Rows from a 3D modeling dataset
-- Begin --

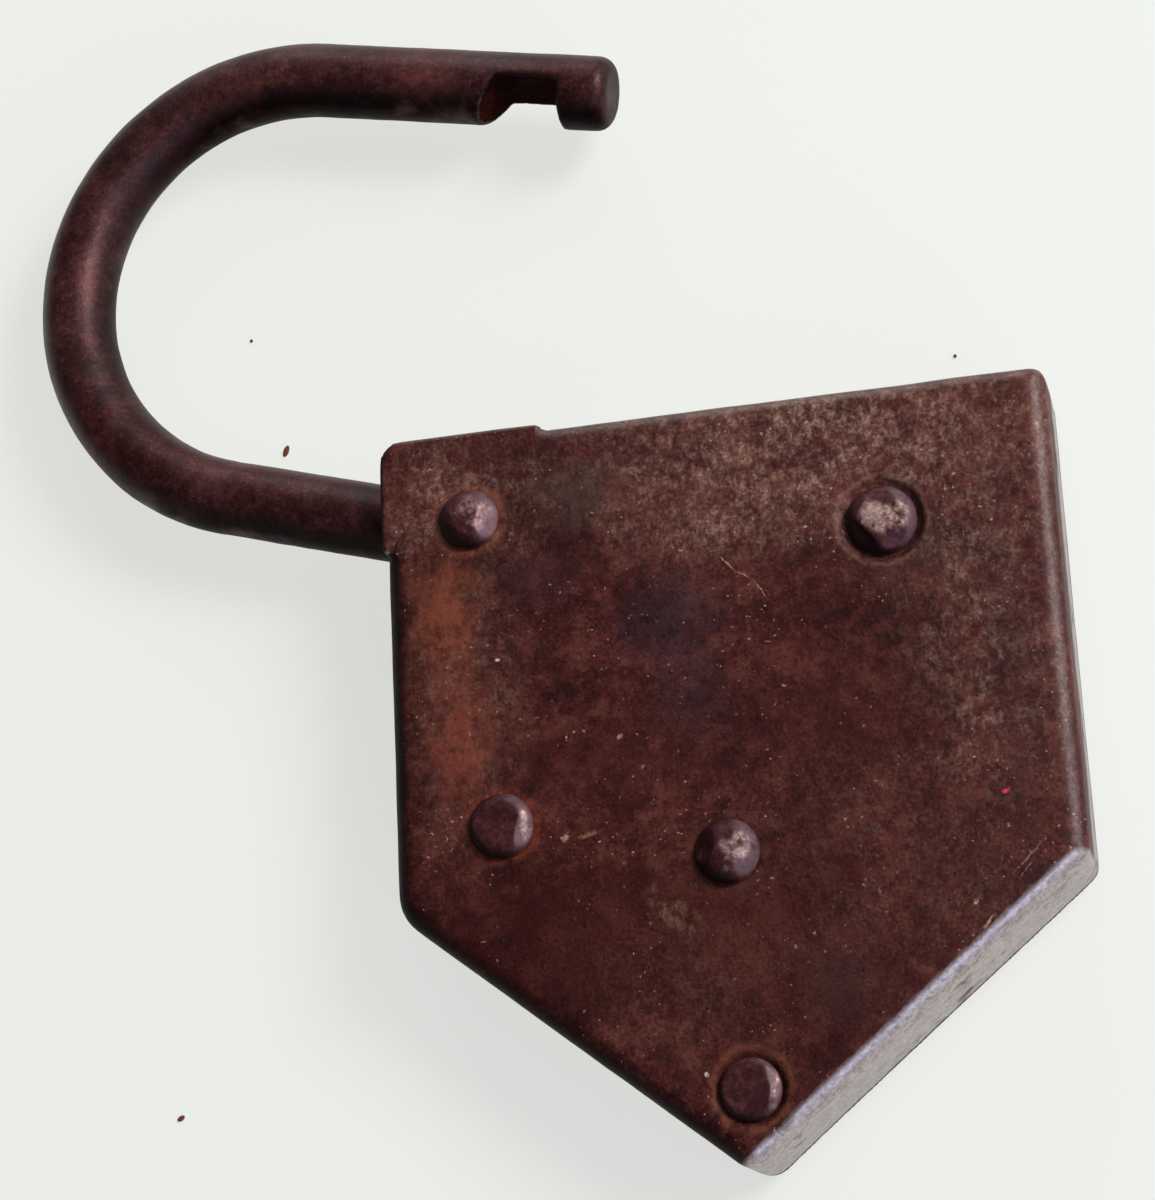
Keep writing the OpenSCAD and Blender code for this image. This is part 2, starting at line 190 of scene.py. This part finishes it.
def modify(piece, kind, **settings):
    """Add one modifier and apply it"""
    take_up(piece)
    made = piece.modifiers.new(kind.lower(), kind)
    for name, value in settings.items():
        setattr(made, name, value)
    bpy.ops.object.modifier_apply(modifier=made.name)


def smooth(piece, rounds):
    """Blunt the edges a little in each round"""
    modify(piece, "SMOOTH", factor=0.5, iterations=rounds)


def age(piece, cell, waves, rounds=3):
    """Remesh into even cells, blunt the edges, then raise waves: pairs of patch size and height, in mm"""
    pattern = bpy.data.objects.new("pattern", piece.data.copy())
    scene.collection.objects.link(pattern)
    modify(piece, "REMESH", mode="VOXEL", voxel_size=cell * MM, use_smooth_shade=True)
    smooth(piece, rounds)
    modify(piece, "SHRINKWRAP", target=pattern, wrap_method="NEAREST_SURFACEPOINT")
    smooth(piece, 3)
    bpy.data.objects.remove(pattern)
    for patch_size, height in waves:
        cloud = bpy.data.textures.new(f"{piece.name}_waves_{patch_size}", "CLOUDS")
        cloud.noise_scale = patch_size * MM
        cloud.noise_depth = 2
        modify(piece, "DISPLACE", texture=cloud, texture_coords="LOCAL", strength=2 * height * MM,
               mid_level=0.5)


def feed(tree, socket, value):
    """Link another node's output to a socket, or set the socket's own value"""
    if isinstance(value, bpy.types.NodeSocket):
        tree.links.new(value, socket)
    else:
        socket.default_value = value


def put(tree, kind, inputs, output=0, **settings):
    """One shader node with its inputs and settings; gives one of its outputs"""
    made = tree.nodes.new("ShaderNode" + kind)
    for name, value in settings.items():
        setattr(made, name, value)
    for name, value in inputs.items():
        feed(tree, made.inputs[name], value)
    return made.outputs[output]


def over(tree, share, below, above):
    """Colour `above` laid over colour `below` where `share` is 1"""
    made = tree.nodes.new("ShaderNodeMix")
    made.data_type = "RGBA"
    for index, value in ((0, share), (6, below), (7, above)):
        feed(tree, made.inputs[index], value)
    return made.outputs[2]


def sums(tree, operation, first, second):
    """Arithmetic on two numbers, held between 0 and 1"""
    return put(tree, "Math", {0: first, 1: second}, operation=operation, use_clamp=True)


def times(tree, first, second):
    return sums(tree, "MULTIPLY", first, second)


def plus(tree, first, second):
    return sums(tree, "ADD", first, second)


def noise(tree, where, size, detail=3.0, roughness=0.6):
    """Cloudy pattern with patches about `size` mm across, from 0 to 1"""
    return put(tree, "TexNoise", {"Vector": where, "Scale": 1 / (size * MM), "Detail": detail,
                                  "Roughness": roughness})


def between(tree, value, low, high):
    """0 below `low`, 1 above `high`, smooth between; also the other way round"""
    return put(tree, "MapRange", {"Value": value, "From Min": low, "From Max": high},
               interpolation_type="SMOOTHSTEP")


def spread(tree, value, low, high):
    """`low` where `value` is 0, `high` where it is 1"""
    return put(tree, "MapRange", {"Value": value, "To Min": low, "To Max": high})


def tones(tree, value, *stops):
    """Colours run together along `value`; each stop is a place and a colour"""
    made = tree.nodes.new("ShaderNodeValToRGB")
    while len(made.color_ramp.elements) < len(stops):
        made.color_ramp.elements.new(1.0)
    for element, (place, colour) in zip(made.color_ramp.elements, stops):
        element.position = place
        element.color = colour
    feed(tree, made.inputs[0], value)
    return made.outputs[0]


def stir(tree, where, size, amount):
    """Coordinates disturbed by cloudy noise `size` mm across, by up to about `amount` mm"""
    wobble = put(tree, "TexNoise", {"Vector": where, "Scale": 1 / (size * MM), "Detail": 3.0}, output=1)
    centred = put(tree, "VectorMath", {0: wobble, 1: (0.5, 0.5, 0.5)}, operation="SUBTRACT")
    shift = put(tree, "VectorMath", {0: centred, 3: 4 * amount * MM}, operation="SCALE")
    return put(tree, "VectorMath", {0: where, 1: shift}, operation="ADD")


def start_finish(name):
    """New material; gives it, its node tree, the object coordinates and those a little disturbed"""
    material = bpy.data.materials.new(name)
    material.use_nodes = True
    tree = material.node_tree
    where = put(tree, "TexCoord", {}, output=3)
    return material, tree, where, stir(tree, where, 2.2, 1.5)


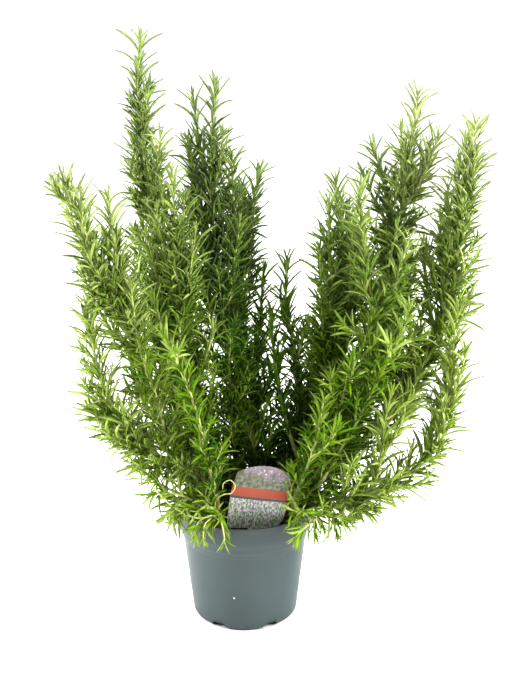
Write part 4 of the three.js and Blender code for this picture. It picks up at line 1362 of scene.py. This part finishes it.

-- End --

The problem — Produce an exact copy of all the records.

Response for this exercise —
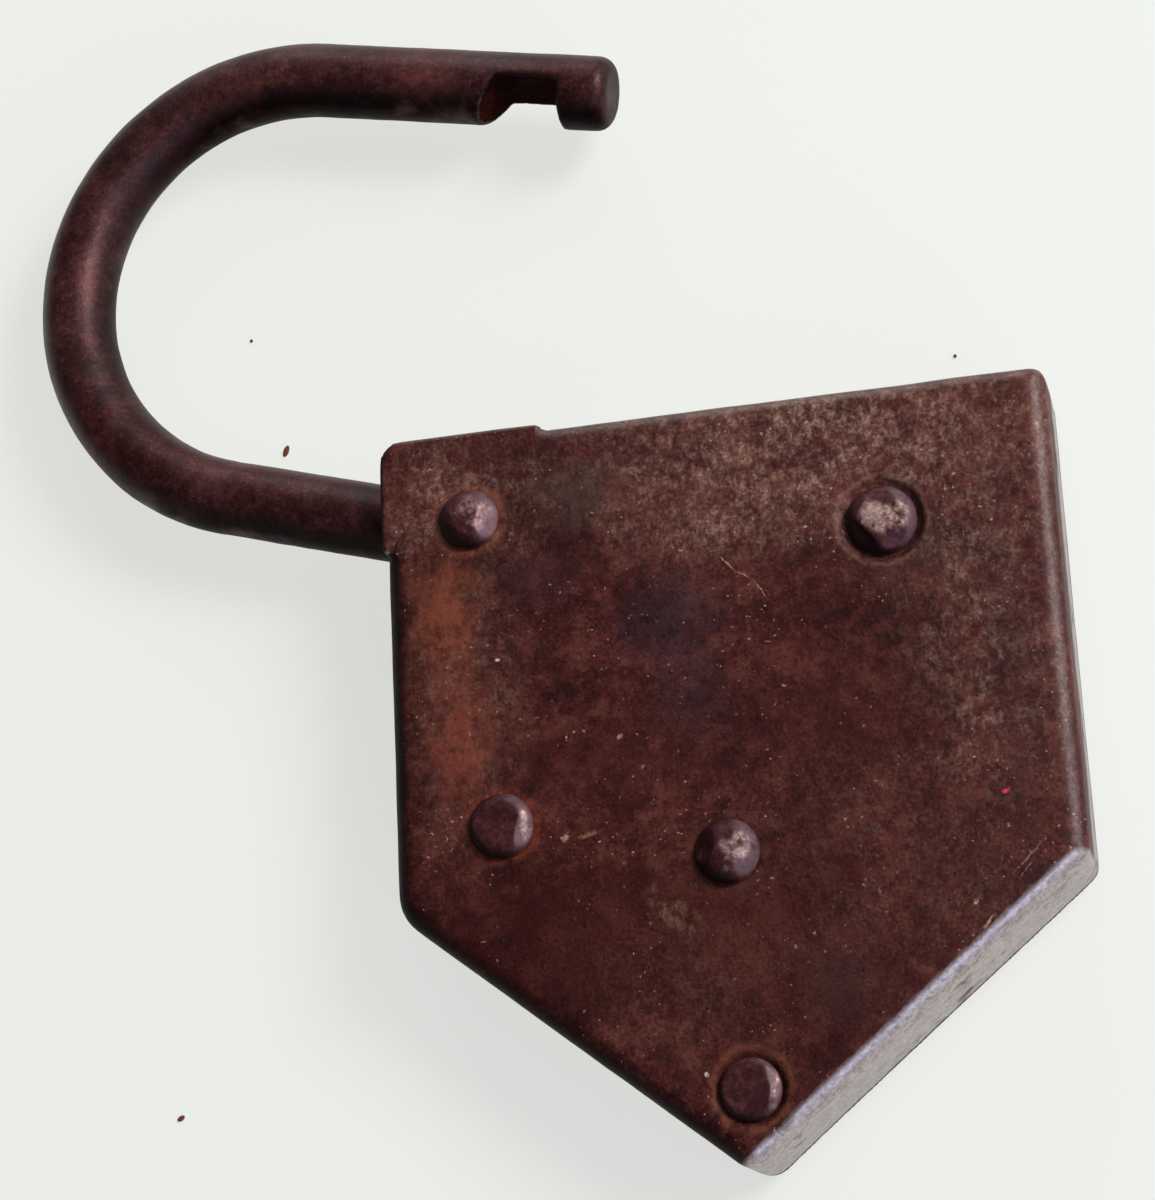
Keep writing the OpenSCAD and Blender code for this image. This is part 2, starting at line 190 of scene.py. This part finishes it.
def modify(piece, kind, **settings):
    """Add one modifier and apply it"""
    take_up(piece)
    made = piece.modifiers.new(kind.lower(), kind)
    for name, value in settings.items():
        setattr(made, name, value)
    bpy.ops.object.modifier_apply(modifier=made.name)


def smooth(piece, rounds):
    """Blunt the edges a little in each round"""
    modify(piece, "SMOOTH", factor=0.5, iterations=rounds)


def age(piece, cell, waves, rounds=3):
    """Remesh into even cells, blunt the edges, then raise waves: pairs of patch size and height, in mm"""
    pattern = bpy.data.objects.new("pattern", piece.data.copy())
    scene.collection.objects.link(pattern)
    modify(piece, "REMESH", mode="VOXEL", voxel_size=cell * MM, use_smooth_shade=True)
    smooth(piece, rounds)
    modify(piece, "SHRINKWRAP", target=pattern, wrap_method="NEAREST_SURFACEPOINT")
    smooth(piece, 3)
    bpy.data.objects.remove(pattern)
    for patch_size, height in waves:
        cloud = bpy.data.textures.new(f"{piece.name}_waves_{patch_size}", "CLOUDS")
        cloud.noise_scale = patch_size * MM
        cloud.noise_depth = 2
        modify(piece, "DISPLACE", texture=cloud, texture_coords="LOCAL", strength=2 * height * MM,
               mid_level=0.5)


def feed(tree, socket, value):
    """Link another node's output to a socket, or set the socket's own value"""
    if isinstance(value, bpy.types.NodeSocket):
        tree.links.new(value, socket)
    else:
        socket.default_value = value


def put(tree, kind, inputs, output=0, **settings):
    """One shader node with its inputs and settings; gives one of its outputs"""
    made = tree.nodes.new("ShaderNode" + kind)
    for name, value in settings.items():
        setattr(made, name, value)
    for name, value in inputs.items():
        feed(tree, made.inputs[name], value)
    return made.outputs[output]


def over(tree, share, below, above):
    """Colour `above` laid over colour `below` where `share` is 1"""
    made = tree.nodes.new("ShaderNodeMix")
    made.data_type = "RGBA"
    for index, value in ((0, share), (6, below), (7, above)):
        feed(tree, made.inputs[index], value)
    return made.outputs[2]


def sums(tree, operation, first, second):
    """Arithmetic on two numbers, held between 0 and 1"""
    return put(tree, "Math", {0: first, 1: second}, operation=operation, use_clamp=True)


def times(tree, first, second):
    return sums(tree, "MULTIPLY", first, second)


def plus(tree, first, second):
    return sums(tree, "ADD", first, second)


def noise(tree, where, size, detail=3.0, roughness=0.6):
    """Cloudy pattern with patches about `size` mm across, from 0 to 1"""
    return put(tree, "TexNoise", {"Vector": where, "Scale": 1 / (size * MM), "Detail": detail,
                                  "Roughness": roughness})


def between(tree, value, low, high):
    """0 below `low`, 1 above `high`, smooth between; also the other way round"""
    return put(tree, "MapRange", {"Value": value, "From Min": low, "From Max": high},
               interpolation_type="SMOOTHSTEP")


def spread(tree, value, low, high):
    """`low` where `value` is 0, `high` where it is 1"""
    return put(tree, "MapRange", {"Value": value, "To Min": low, "To Max": high})


def tones(tree, value, *stops):
    """Colours run together along `value`; each stop is a place and a colour"""
    made = tree.nodes.new("ShaderNodeValToRGB")
    while len(made.color_ramp.elements) < len(stops):
        made.color_ramp.elements.new(1.0)
    for element, (place, colour) in zip(made.color_ramp.elements, stops):
        element.position = place
        element.color = colour
    feed(tree, made.inputs[0], value)
    return made.outputs[0]


def stir(tree, where, size, amount):
    """Coordinates disturbed by cloudy noise `size` mm across, by up to about `amount` mm"""
    wobble = put(tree, "TexNoise", {"Vector": where, "Scale": 1 / (size * MM), "Detail": 3.0}, output=1)
    centred = put(tree, "VectorMath", {0: wobble, 1: (0.5, 0.5, 0.5)}, operation="SUBTRACT")
    shift = put(tree, "VectorMath", {0: centred, 3: 4 * amount * MM}, operation="SCALE")
    return put(tree, "VectorMath", {0: where, 1: shift}, operation="ADD")


def start_finish(name):
    """New material; gives it, its node tree, the object coordinates and those a little disturbed"""
    material = bpy.data.materials.new(name)
    material.use_nodes = True
    tree = material.node_tree
    where = put(tree, "TexCoord", {}, output=3)
    return material, tree, where, stir(tree, where, 2.2, 1.5)


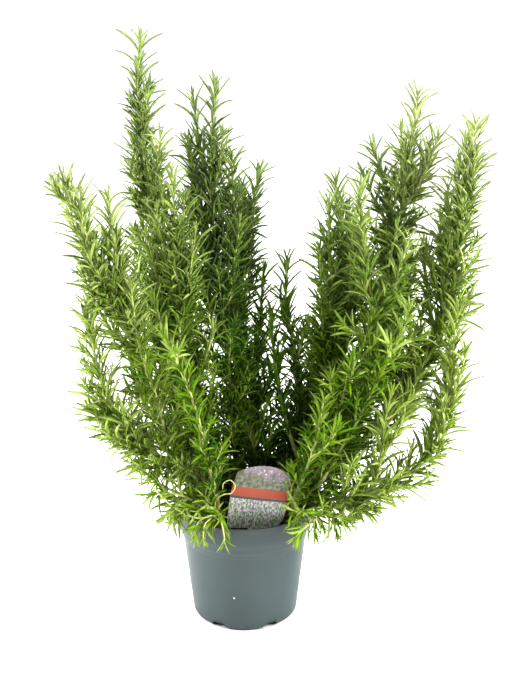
Write part 4 of the three.js and Blender code for this picture. It picks up at line 1362 of scene.py. This part finishes it.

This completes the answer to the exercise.